JSON records of objects

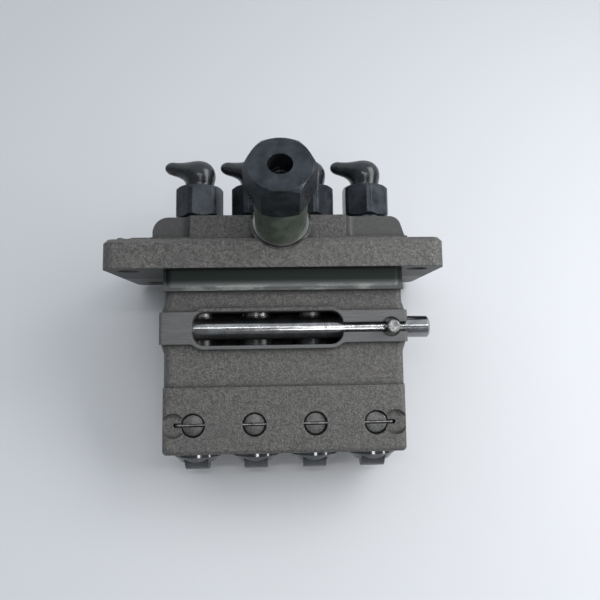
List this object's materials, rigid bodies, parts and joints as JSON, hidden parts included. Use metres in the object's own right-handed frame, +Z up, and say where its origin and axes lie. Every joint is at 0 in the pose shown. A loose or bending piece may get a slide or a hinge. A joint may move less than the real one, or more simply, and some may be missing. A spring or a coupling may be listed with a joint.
{
  "type": "diesel injection pump",
  "caption": "Flange-mounted in-line diesel injection pump: iron housing, row of roller tappets below, control rack with toothed sleeves behind a window, capped delivery outlets and side fuel inlet",
  "frame": {"origin": "centre of the plunger row, on the flange's mounting face", "axes": "+X along the plunger row to the free end of the control rack, -Y to the front with the fuel inlet, +Z up through the delivery outlets"},
  "size_m": [0.1268, 0.0993, 0.1198],
  "materials": {
    "casting": "bare grey iron, sand-cast faces with a coarse grain, machined faces smoother",
    "black_oxide": "oil-blackened steel with bright worn edges",
    "olive_plate": "olive chromate over zinc, satin",
    "washer_metal": "soft aluminium sealing washer",
    "bright_steel": "ground bright steel",
    "hard_steel": "hardened and ground steel, lightly oiled",
    "spring_steel": "oil-tempered spring wire",
    "copper": "annealed copper, dull",
    "rubber": "moulded black rubber, satin"
  },
  "bodies": {
    "pump_body": {"housing": "casting", "inlet_washer": "washer_metal", "inlet_spacer": "olive_plate", "inlet_union": "black_oxide", "gallery_plugs": "black_oxide", "barrels": "hard_steel", "delivery_seats": "hard_steel", "delivery_gaskets": "copper", "upper_spring_seats": "hard_steel", "guide_pins": "hard_steel", "locking_wire": "bright_steel", "delivery_holder_1": "black_oxide", "delivery_holder_2": "black_oxide", "delivery_holder_3": "black_oxide", "delivery_holder_4": "black_oxide", "plunger_spring_1": "spring_steel", "plunger_spring_2": "spring_steel", "plunger_spring_3": "spring_steel", "plunger_spring_4": "spring_steel", "delivery_spring_1": "spring_steel", "delivery_spring_2": "spring_steel", "delivery_spring_3": "spring_steel", "delivery_spring_4": "spring_steel"},
    "rack": {"control_rack": "bright_steel", "rack_pin": "bright_steel"},
    "sleeve_1": {"control_sleeve_1": "hard_steel"},
    "lifter_1": {"tappet_1": "hard_steel", "roller_pin_1": "hard_steel", "lower_spring_seat_1": "hard_steel"},
    "cam_roller_1": {"roller_1": "bright_steel"},
    "element_1": {"plunger_1": "hard_steel"},
    "valve_1": {"delivery_valve_1": "hard_steel"},
    "cap_1": {"rubber_cap_1": "rubber"},
    "sleeve_2": {"control_sleeve_2": "hard_steel"},
    "lifter_2": {"tappet_2": "hard_steel", "roller_pin_2": "hard_steel", "lower_spring_seat_2": "hard_steel"},
    "cam_roller_2": {"roller_2": "bright_steel"},
    "element_2": {"plunger_2": "hard_steel"},
    "valve_2": {"delivery_valve_2": "hard_steel"},
    "cap_2": {"rubber_cap_2": "rubber"},
    "sleeve_3": {"control_sleeve_3": "hard_steel"},
    "lifter_3": {"tappet_3": "hard_steel", "roller_pin_3": "hard_steel", "lower_spring_seat_3": "hard_steel"},
    "cam_roller_3": {"roller_3": "bright_steel"},
    "element_3": {"plunger_3": "hard_steel"},
    "valve_3": {"delivery_valve_3": "hard_steel"},
    "cap_3": {"rubber_cap_3": "rubber"},
    "sleeve_4": {"control_sleeve_4": "hard_steel"},
    "lifter_4": {"tappet_4": "hard_steel", "roller_pin_4": "hard_steel", "lower_spring_seat_4": "hard_steel"},
    "cam_roller_4": {"roller_4": "bright_steel"},
    "element_4": {"plunger_4": "hard_steel"},
    "valve_4": {"delivery_valve_4": "hard_steel"},
    "cap_4": {"rubber_cap_4": "rubber"}
  },
  "joints": [
    {"name": "rack_slide", "type": "slide", "parent": "pump_body", "child": "rack", "axis": [1, 0, 0], "range_m": [-0.012, 0.004]},
    {"name": "sleeve_turn_1", "type": "hinge", "parent": "pump_body", "child": "sleeve_1", "pos_m": [-0.033, 0, -0.02225], "axis": [0, 0, 1], "range_deg": [-80.87, 26.96]},
    {"name": "lift_1", "type": "slide", "parent": "pump_body", "child": "lifter_1", "axis": [0, 0, 1], "range_m": [0, 0.007], "stiffness_N_per_m": 4000, "springref_m": -0.004, "deforming": ["plunger_spring_1"]},
    {"name": "roller_turn_1", "type": "hinge", "parent": "lifter_1", "child": "cam_roller_1", "pos_m": [-0.033, 0, -0.0676], "axis": [1, 0, 0], "continuous": true},
    {"name": "plunger_turn_1", "type": "hinge", "parent": "lifter_1", "child": "element_1", "pos_m": [-0.033, 0, -0.03], "axis": [0, 0, 1], "range_deg": [-80.87, 26.96]},
    {"name": "valve_lift_1", "type": "slide", "parent": "pump_body", "child": "valve_1", "axis": [0, 0, 1], "range_m": [0, 0.002], "stiffness_N_per_m": 600, "springref_m": -0.001, "deforming": ["delivery_spring_1"]},
    {"name": "cap_pull_1", "type": "slide", "parent": "pump_body", "child": "cap_1", "axis": [0, 0, 1], "range_m": [0, 0.012]},
    {"name": "sleeve_turn_2", "type": "hinge", "parent": "pump_body", "child": "sleeve_2", "pos_m": [-0.011, 0, -0.02225], "axis": [0, 0, 1], "range_deg": [-80.87, 26.96]},
    {"name": "lift_2", "type": "slide", "parent": "pump_body", "child": "lifter_2", "axis": [0, 0, 1], "range_m": [0, 0.007], "stiffness_N_per_m": 4000, "springref_m": -0.004, "deforming": ["plunger_spring_2"]},
    {"name": "roller_turn_2", "type": "hinge", "parent": "lifter_2", "child": "cam_roller_2", "pos_m": [-0.011, 0, -0.0676], "axis": [1, 0, 0], "continuous": true},
    {"name": "plunger_turn_2", "type": "hinge", "parent": "lifter_2", "child": "element_2", "pos_m": [-0.011, 0, -0.03], "axis": [0, 0, 1], "range_deg": [-80.87, 26.96]},
    {"name": "valve_lift_2", "type": "slide", "parent": "pump_body", "child": "valve_2", "axis": [0, 0, 1], "range_m": [0, 0.002], "stiffness_N_per_m": 600, "springref_m": -0.001, "deforming": ["delivery_spring_2"]},
    {"name": "cap_pull_2", "type": "slide", "parent": "pump_body", "child": "cap_2", "axis": [0, 0, 1], "range_m": [0, 0.012]},
    {"name": "sleeve_turn_3", "type": "hinge", "parent": "pump_body", "child": "sleeve_3", "pos_m": [0.011, 0, -0.02225], "axis": [0, 0, 1], "range_deg": [-80.87, 26.96]},
    {"name": "lift_3", "type": "slide", "parent": "pump_body", "child": "lifter_3", "axis": [0, 0, 1], "range_m": [0, 0.007], "stiffness_N_per_m": 4000, "springref_m": -0.004, "deforming": ["plunger_spring_3"]},
    {"name": "roller_turn_3", "type": "hinge", "parent": "lifter_3", "child": "cam_roller_3", "pos_m": [0.011, 0, -0.0676], "axis": [1, 0, 0], "continuous": true},
    {"name": "plunger_turn_3", "type": "hinge", "parent": "lifter_3", "child": "element_3", "pos_m": [0.011, 0, -0.03], "axis": [0, 0, 1], "range_deg": [-80.87, 26.96]},
    {"name": "valve_lift_3", "type": "slide", "parent": "pump_body", "child": "valve_3", "axis": [0, 0, 1], "range_m": [0, 0.002], "stiffness_N_per_m": 600, "springref_m": -0.001, "deforming": ["delivery_spring_3"]},
    {"name": "cap_pull_3", "type": "slide", "parent": "pump_body", "child": "cap_3", "axis": [0, 0, 1], "range_m": [0, 0.012]},
    {"name": "sleeve_turn_4", "type": "hinge", "parent": "pump_body", "child": "sleeve_4", "pos_m": [0.033, 0, -0.02225], "axis": [0, 0, 1], "range_deg": [-80.87, 26.96]},
    {"name": "lift_4", "type": "slide", "parent": "pump_body", "child": "lifter_4", "axis": [0, 0, 1], "range_m": [0, 0.007], "stiffness_N_per_m": 4000, "springref_m": -0.004, "deforming": ["plunger_spring_4"]},
    {"name": "roller_turn_4", "type": "hinge", "parent": "lifter_4", "child": "cam_roller_4", "pos_m": [0.033, 0, -0.0676], "axis": [1, 0, 0], "continuous": true},
    {"name": "plunger_turn_4", "type": "hinge", "parent": "lifter_4", "child": "element_4", "pos_m": [0.033, 0, -0.03], "axis": [0, 0, 1], "range_deg": [-80.87, 26.96]},
    {"name": "valve_lift_4", "type": "slide", "parent": "pump_body", "child": "valve_4", "axis": [0, 0, 1], "range_m": [0, 0.002], "stiffness_N_per_m": 600, "springref_m": -0.001, "deforming": ["delivery_spring_4"]},
    {"name": "cap_pull_4", "type": "slide", "parent": "pump_body", "child": "cap_4", "axis": [0, 0, 1], "range_m": [0, 0.012]}
  ],
  "couplings": [
    {"joint": "sleeve_turn_1", "follows": "rack_slide", "rad_per_m": 117.6},
    {"joint": "plunger_turn_1", "follows": "rack_slide", "rad_per_m": 117.6},
    {"joint": "sleeve_turn_2", "follows": "rack_slide", "rad_per_m": 117.6},
    {"joint": "plunger_turn_2", "follows": "rack_slide", "rad_per_m": 117.6},
    {"joint": "sleeve_turn_3", "follows": "rack_slide", "rad_per_m": 117.6},
    {"joint": "plunger_turn_3", "follows": "rack_slide", "rad_per_m": 117.6},
    {"joint": "sleeve_turn_4", "follows": "rack_slide", "rad_per_m": 117.6},
    {"joint": "plunger_turn_4", "follows": "rack_slide", "rad_per_m": 117.6}
  ]
}
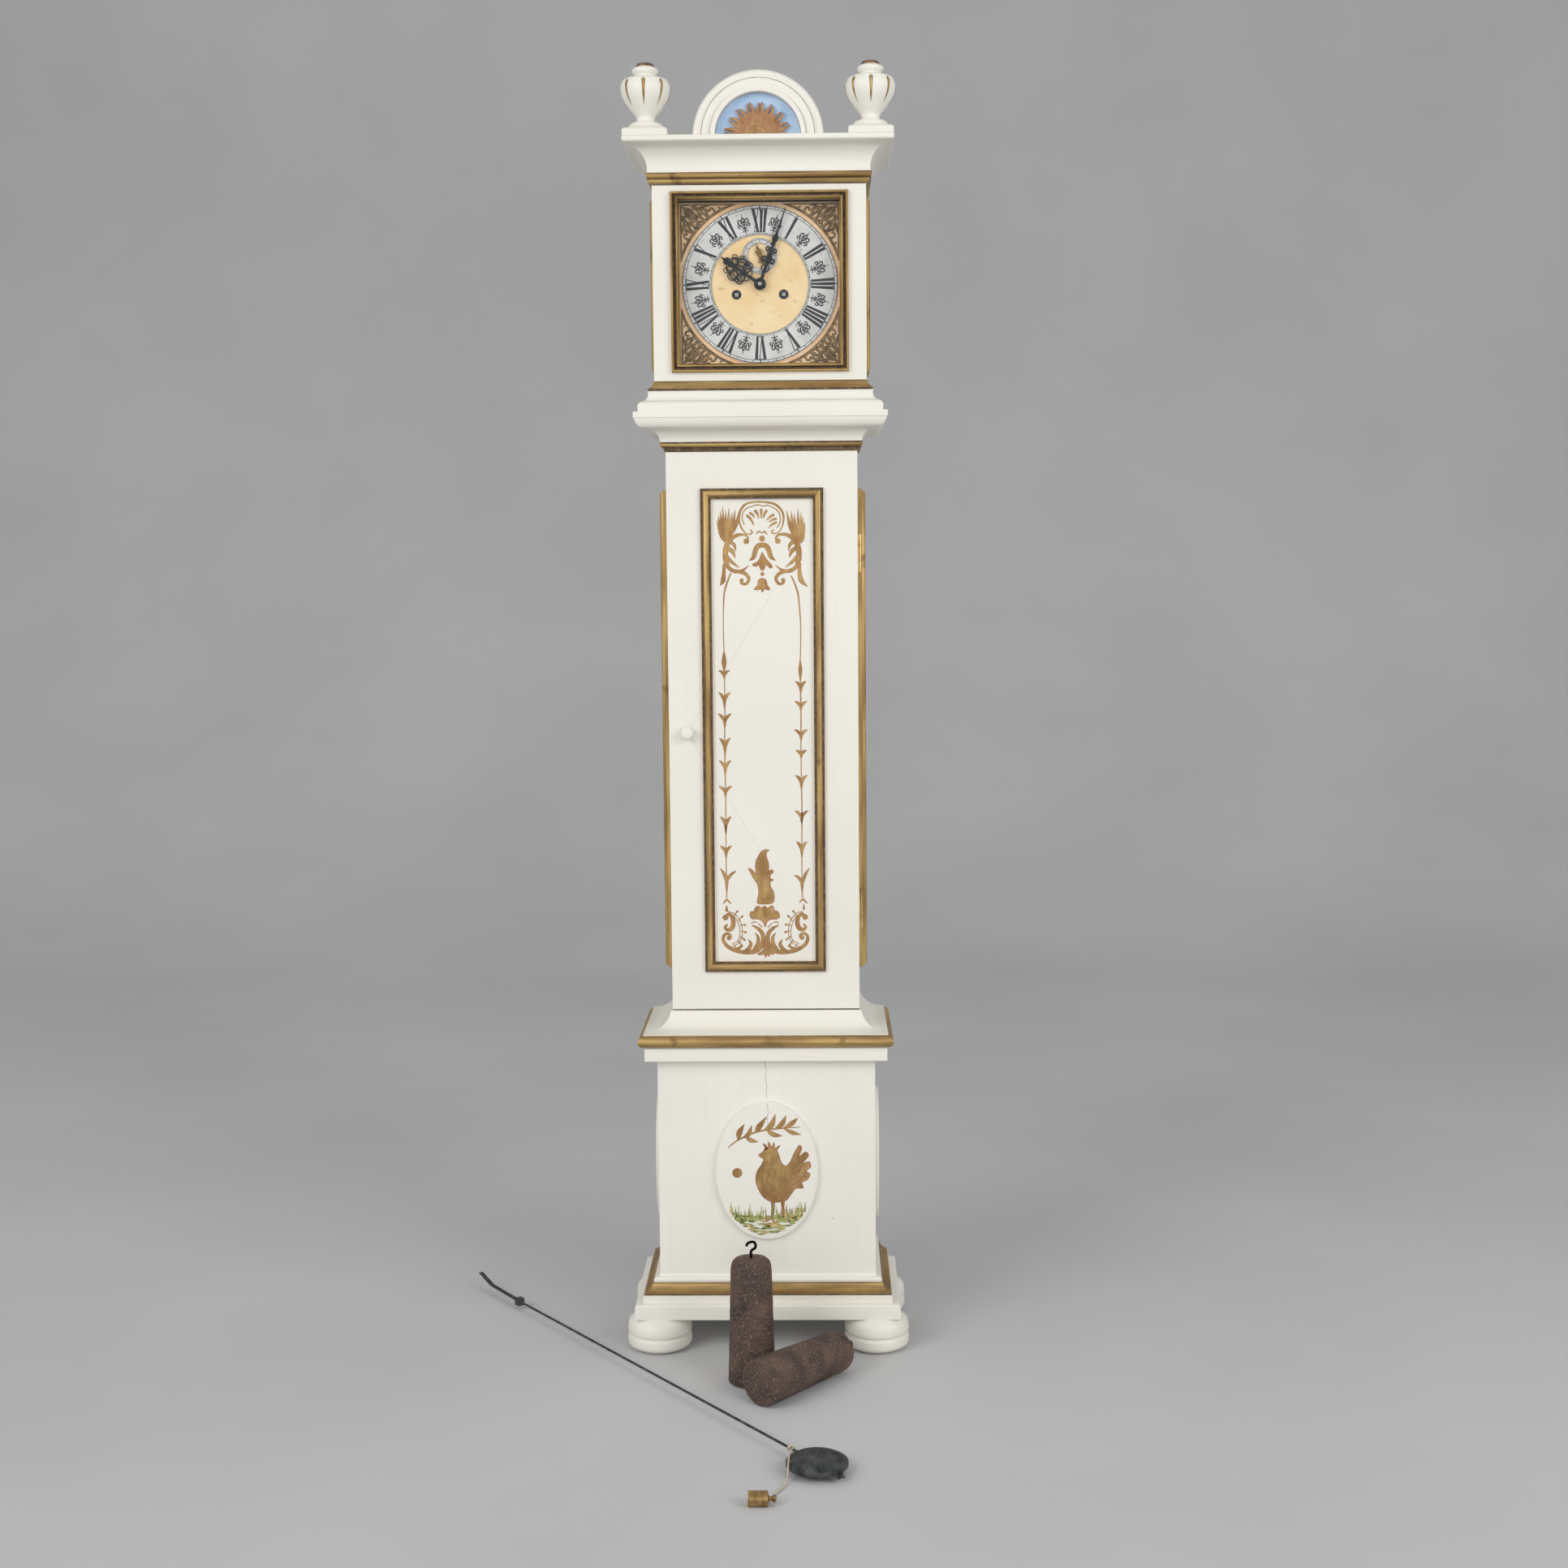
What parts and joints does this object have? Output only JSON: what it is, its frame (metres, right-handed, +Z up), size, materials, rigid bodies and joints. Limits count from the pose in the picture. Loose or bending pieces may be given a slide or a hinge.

**WHAT THE TASK ASKS:** What is the number of lines that hold the string "handed"? Reply with that number alone.

**SOLVED PROBLEM:** 2